Keeping track of sector shifts is important, but investors need to stay true to themselves as well, says Jackie Ann Patterson, who explains how to do that in a sector strategy.

As traders and investors, we want to find the best areas that are going to make the most money for the next few months, or few weeks even. Our guest today is Jackie Ann Patterson to talk about sector rotation and how to find the right strategy. So Jackie, talk about how to find the right sector rotation strategy.

OK, well, I think it's important to understand what your goals are and what your tendency is toward work. I mean, one of the big questions is how often do you want to evaluate the sectors, whether that's daily or weekly or monthly, and that's going to depend on how much time and willingness to trade that you really have.

The other thing to do is to look at how far back do you want to go when you're picking the criteria for switching. So you need to select something that's going to be the criteria, and I think that comes down to another fundamental preference. Do you look for the momentum, the funds that have already gone up, and pick the proven leader, or do you look for the bargain and find the ones that have gone down and been beaten down and turned up?

I can back test the two different strategies and see some differences in performance. And yet I think that the difference in that performance may be so narrow that it's more preference. People who are diehard bargain hunters are probably going to want to get that bargain, and people who want to follow the trend will be going for the higher, faster-moving ETFs.

So if fundamentals play into this, and just understand the overall economy and which areas are strong, how about technical analysis? Do you use that to then technically see where we're at?

Yes. With technical analysis, I rely on that more and more. I think that that's more my area of expertise, and that it's somewhere that I can have an objective rule.

I can say, for example, which one has had the highest rate of change or the highest percentage gain over the past couple of months, and that is something that I can very easily and quickly set a rank for the set of ETFs that I'm going to rotate between.

Whereas with the fundamentals or understanding the economic cycle, I think that's a little bit softer in that it's not objective. But it's hard in the sense that it's difficult, and it requires a lot more skill to make a good decision that way.
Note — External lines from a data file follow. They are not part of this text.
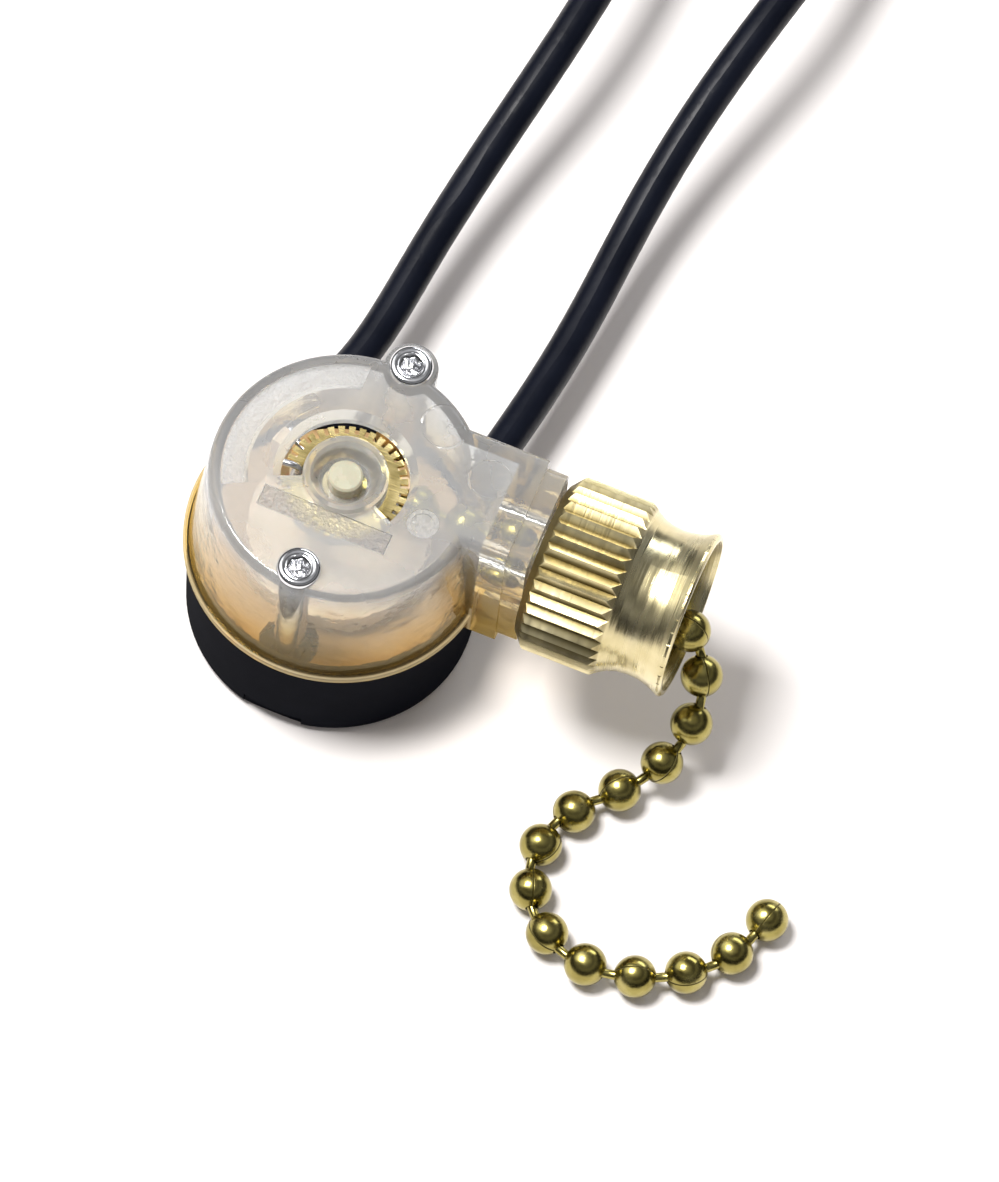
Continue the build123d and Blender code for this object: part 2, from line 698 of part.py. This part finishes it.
def chain():
    centres, axes, links = chain_course()
    beads = [bead(centre, axis) for centre, axis in zip(centres, axes)]
    starts = [centre + axis * PIVOT_RADIUS for centre, axis in zip(centres, axes)]
    bars = [link(start, way) for start, way in zip(starts, links)]
    nodes = {}
    nodes["neck_beads"] = Compound(children=beads[:NECK_BEAD_COUNT])
    nodes["neck_links"] = Compound(children=bars[: NECK_BEAD_COUNT - 1])
    mouth_count = len(MOUTH_LINKS)
    for index in range(mouth_count):
        nodes[f"mouth_bead_{index + 1}"] = beads[NECK_BEAD_COUNT + index]
        nodes[f"mouth_link_{index + 1}"] = bars[NECK_BEAD_COUNT - 1 + index]
    for index in range(len(CHAIN_LINKS)):
        nodes[f"bead_{index + 1:02d}"] = beads[NECK_BEAD_COUNT + mouth_count + index]
        nodes[f"link_{index + 1:02d}"] = bars[NECK_BEAD_COUNT - 1 + mouth_count + index]
    return nodes


def switch_parts():
    lead_a = (LEAD_A_X, LEAD_A_COURSE, LEAD_A_END_X)
    lead_b = (LEAD_B_X, LEAD_B_COURSE, LEAD_B_END_X)
    nodes = {
        "base": base(),
        "cover": cover(),
        "axle_pin": axle_pin(),
        "insulating_disc": insulating_disc(),
        "terminal_a": terminal(-1, LEAD_A_X),
        "terminal_b": terminal(1, LEAD_B_X),
        "lead_jacket_a": jacket(*lead_a),
        "lead_jacket_b": jacket(*lead_b),
        "conductor_a": conductor_bar(*lead_a),
        "conductor_b": conductor_bar(*lead_b),
        "drive_wheel": drive_wheel(),
        "ratchet_rotor": ratchet_rotor(),
        "rotor_contact": rotor_contact(),
        "rotor_spring": rotor_spring(),
        "return_spring": return_spring(),
        "toothed_ring": toothed_ring(),
        "chain_slider": chain_slider(),
        "knurled_nut": knurled_nut(),
    }
    nodes = {name: only_solid(shape) for name, shape in nodes.items()}
    nodes["rivets"] = rivets()
    nodes.update(chain())
    return nodes


os.makedirs("parts", exist_ok=True)
for name, shape in switch_parts().items():
    export_step(shape, f"parts/{name}.step")
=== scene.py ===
import math

import bpy
from mathutils import Matrix, Vector


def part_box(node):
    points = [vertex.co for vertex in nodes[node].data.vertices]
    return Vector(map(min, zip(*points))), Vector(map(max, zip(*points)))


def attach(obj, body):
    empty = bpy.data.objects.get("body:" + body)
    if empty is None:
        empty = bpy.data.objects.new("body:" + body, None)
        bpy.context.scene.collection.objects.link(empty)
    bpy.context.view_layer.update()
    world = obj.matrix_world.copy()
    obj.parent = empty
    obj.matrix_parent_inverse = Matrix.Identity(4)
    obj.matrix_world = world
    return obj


# Looks for the pull cord switch. Everything is in metres, in the CAD frame: +Z up through the clear
# cover, +X out along the threaded neck, +Y towards the leads.

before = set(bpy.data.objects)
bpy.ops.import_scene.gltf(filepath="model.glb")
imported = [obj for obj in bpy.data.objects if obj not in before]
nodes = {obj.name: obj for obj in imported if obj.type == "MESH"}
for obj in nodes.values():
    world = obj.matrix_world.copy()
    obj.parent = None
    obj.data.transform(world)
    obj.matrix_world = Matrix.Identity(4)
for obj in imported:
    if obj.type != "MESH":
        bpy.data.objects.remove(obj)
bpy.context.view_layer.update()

MM = 0.001

# Cover: where its rim is (below a height, between the skirt and the rim's edge) and the shallow recesses
# in its top, with the heights over which a recess's floor fades in and its open side fades out
RIM_HEIGHTS = (0.0118, 0.0114)
RIM_FROM = (0.0112, 0.0114)
RIM_TO = (0.0115, 0.0117)
RECESS_FLOOR = (0.0207, 0.02115)
RECESS_OPEN = (0.02128, 0.02134)
BAND_RADII = (0.0072, 0.0093)
PLAQUE_CENTRE = (-0.0001, -0.00398)
PLAQUE_HALF = (0.0051, 0.00096)
DIMPLE_CENTRE = (0.0067, -0.0014, 0.0)
DIMPLE_RADIUS = 0.0012

# Nut: its axis (Y, Z), where its knurled half ends and how deep the grooves are
NUT_AXIS = (0.0, 2.75 * MM, 14.5 * MM)
KNURL_END = (0.0219, 0.0216)
GROOVE_RADII = (0.00672, 0.00642)

# Chain: half the width of a bead's closed seam, with the seam's soft edge
SEAM_EDGE = (0.00002, 0.00007)
NO_SEAM_CENTRE = [0.0, 0.0, -1.0]
NO_SEAM_NORMAL = [0.0, 0.0, 1.0]

# Points closer than this are one point
WELD_DISTANCE = 1e-7


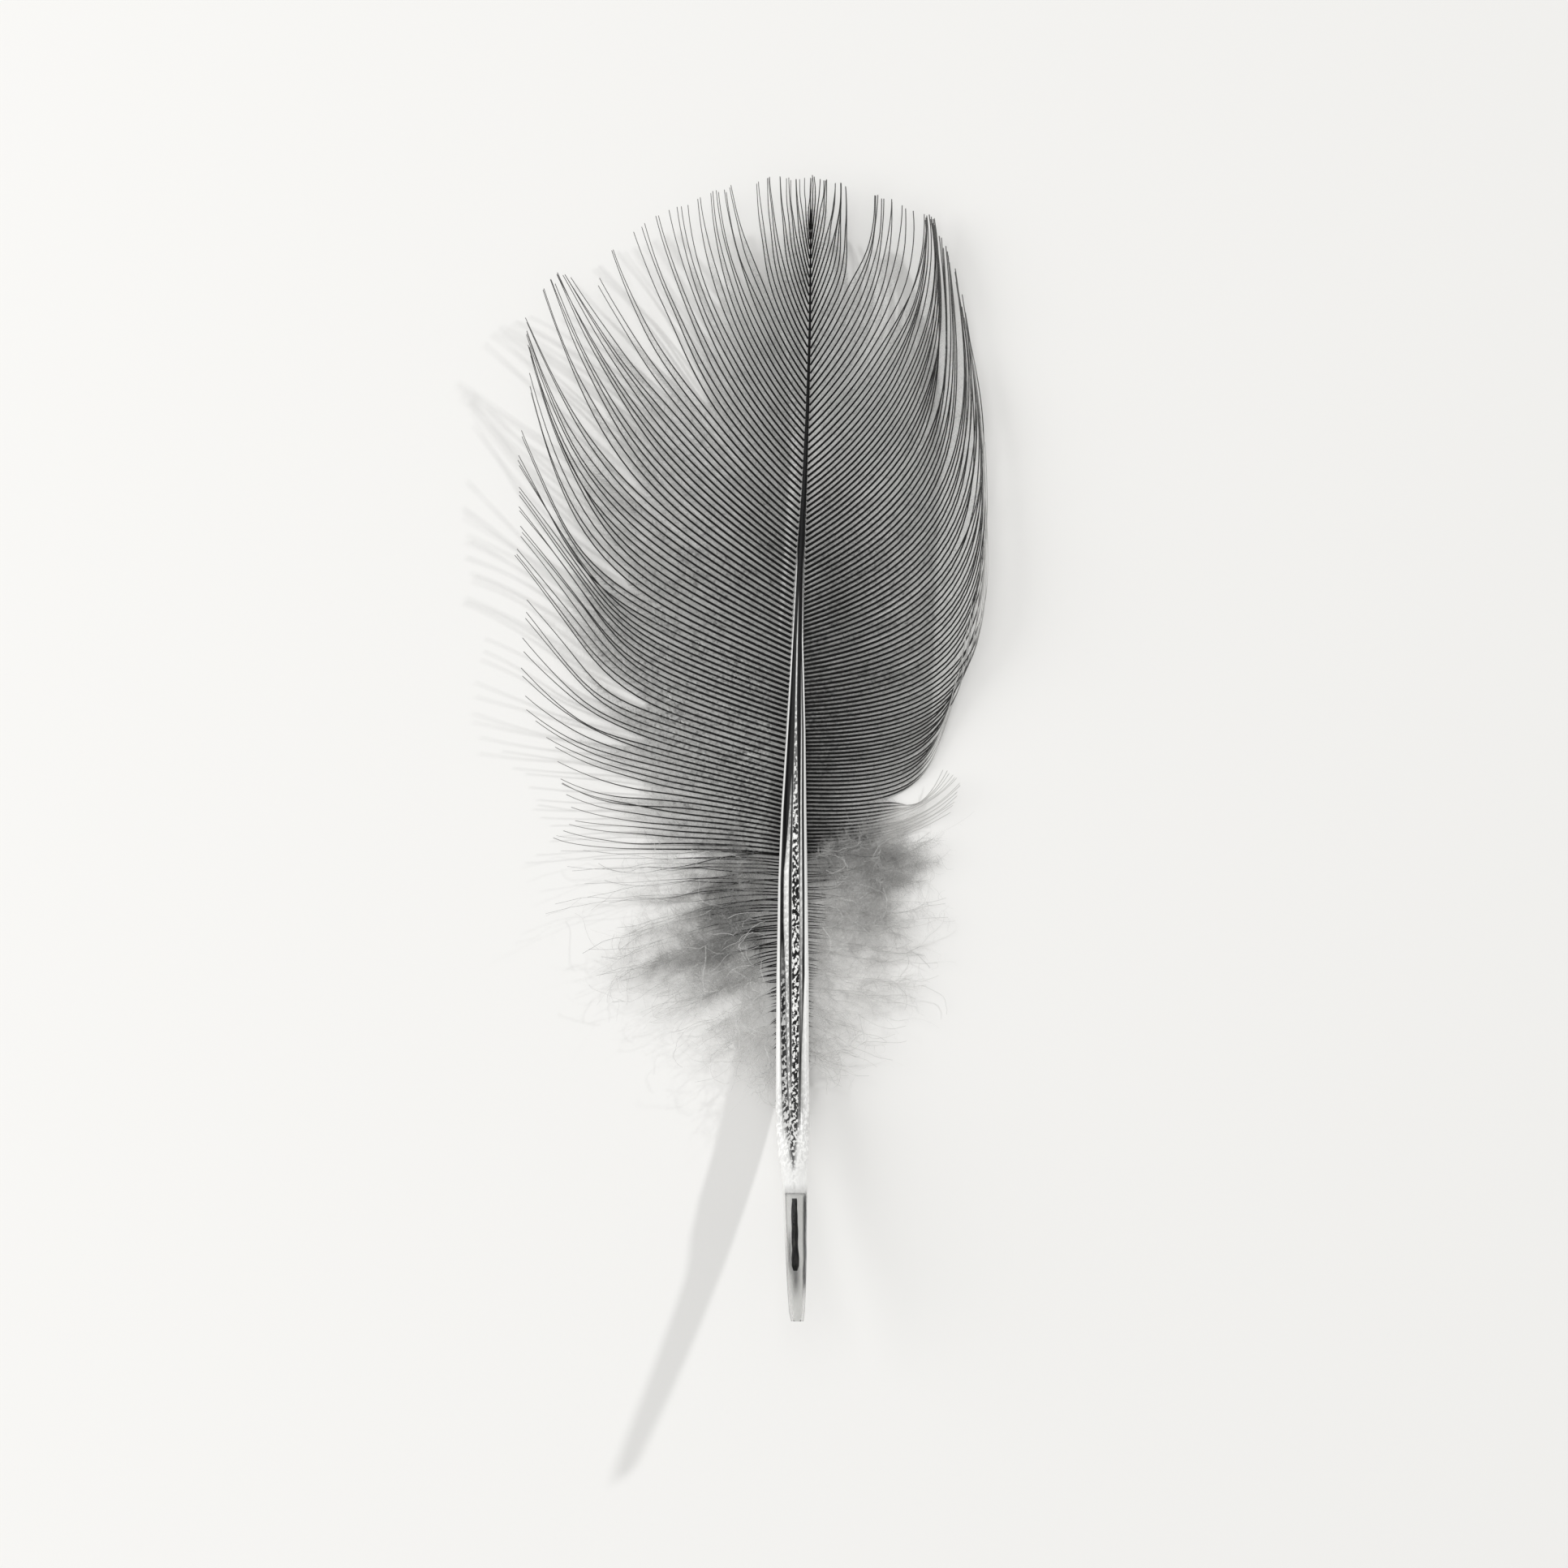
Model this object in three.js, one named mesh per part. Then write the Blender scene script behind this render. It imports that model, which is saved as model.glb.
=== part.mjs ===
// A turkey wing feather, lying on its back with the grooved underside of its shaft facing up.
// Millimetres. +Y runs from the quill to the tip, +X across the vane, +Z up from the surface
// that the feather rests on. The origin is under the middle of the feather.
import * as THREE from 'three';

// ---------------------------------------------------------------- driving dimensions

// The shaft, station by station from its tip to the end of the quill.
// y: place along the feather. x: where the shaft's middle line runs. width: across the shaft.
const SHAFT_LINE = [
  { y: 61.5, x: 6.41, width: 0.26 },
  { y: 48.4, x: 6.30, width: 0.36 },
  { y: 39.1, x: 6.04, width: 0.48 },
  { y: 29.8, x: 5.67, width: 0.62 },
  { y: 20.5, x: 5.15, width: 0.93 },
  { y: 12.2, x: 4.90, width: 1.36 },
  { y: 2.0, x: 4.72, width: 2.15 },
  { y: -7.3, x: 4.46, width: 2.88 },
  { y: -15.7, x: 4.35, width: 3.36 },
  { y: -25.9, x: 4.33, width: 3.70 },
  { y: -35.2, x: 4.30, width: 3.78 },
  { y: -43.5, x: 4.34, width: 3.86 },
  { y: -46.5, x: 4.42, width: 3.50 },
  { y: -48.5, x: 4.52, width: 3.05 },
  { y: -50.2, x: 4.60, width: 2.76 },
  { y: -54.0, x: 4.64, width: 2.60 },
  { y: -57.5, x: 4.72, width: 2.43 },
  { y: -61.2, x: 4.77, width: 2.14 },
  { y: -64.0, x: 4.80, width: 1.80 },
  { y: -65.1, x: 4.84, width: 1.40 },
];
const SHAFT_HEIGHT_RATIO = 0.86; // height of the shaft's section against its width
const SHAFT_STATIONS = 40;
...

And you mentioned that you could even check it nightly, which is really short-term. Does that still work? Does sector rotation work on a really short-term basis?

Well, I think that's going to depend...I think yes it does. It can work on a short-term basis, and you have to match your selection criteria to it.

So as I was back testing, I found that on the short-term selection, buying into the bargains was much better. This was for long-only sort of strategies, and that if you have a longer-term horizon or if you're only going to look infrequently, then it did better to buy into the more momentum or the higher performing funds.

But for the daily turnover, yeah it can work, but you definitely don't want to be buying in right when something has just spent the last two or three days running up and it's ripe for a pullback.